On the Radar
The craggy Atlantic outcrop synonymous with an emperor’s exile is now much easier for regular travellers to conquer with a new airport opening this month.
Unique biodiversity, Napoleon’s place of death, an open-topped charabanc and the world’s oldest tortoise are some of the attractions that have historically defined visits to the island of St Helena. This speck in the South Atlantic has a population of just 4.131 who, until this year, were linked to the outside world only by a Royal Mail Ship, which also ferried people interested in the endemic flora and fauna on the five-day trip from Cape Town.

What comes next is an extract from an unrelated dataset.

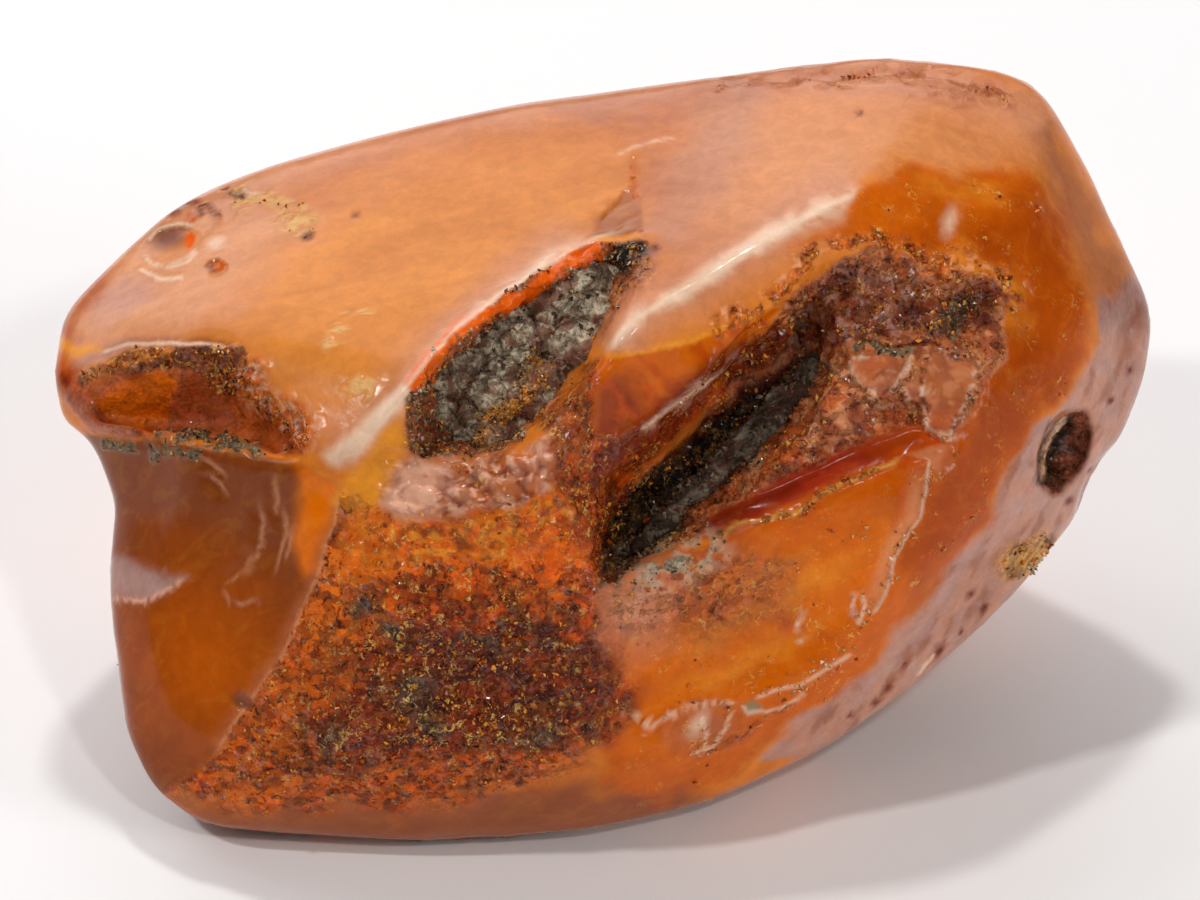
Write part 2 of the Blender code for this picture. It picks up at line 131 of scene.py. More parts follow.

A new airport – a five-hour flight from Johannesburg, starting this month – will make it more accessible for another breed of traveller, albeit one that can no longer revel in the drawn-out task of reaching one of the planet’s remotest inhabited islands. Twenty-first-century contact hasn’t come without controversy: the runway cuts across the home of the critically endangered wirebird and a number of rare invertebrates, but it’s also an opportunity to generate a wilder interest in their protection. For now, the island still has a wild feel. A barren coastline rings a verdant interior where forts, waterfalls and the Longwood House museum (where Napoleon was exiled) are catnip to hikers and history buffs. The tiny faded capital, Jamestown, is squeezed between valley walls and has just a few restaurants. The best of the limited places to stay is the relaunched 18th-century Consulate Hotel while South Africa’s Mantis group will open St Helena’s first smart boutique property in three connected Georgian buildings later this year.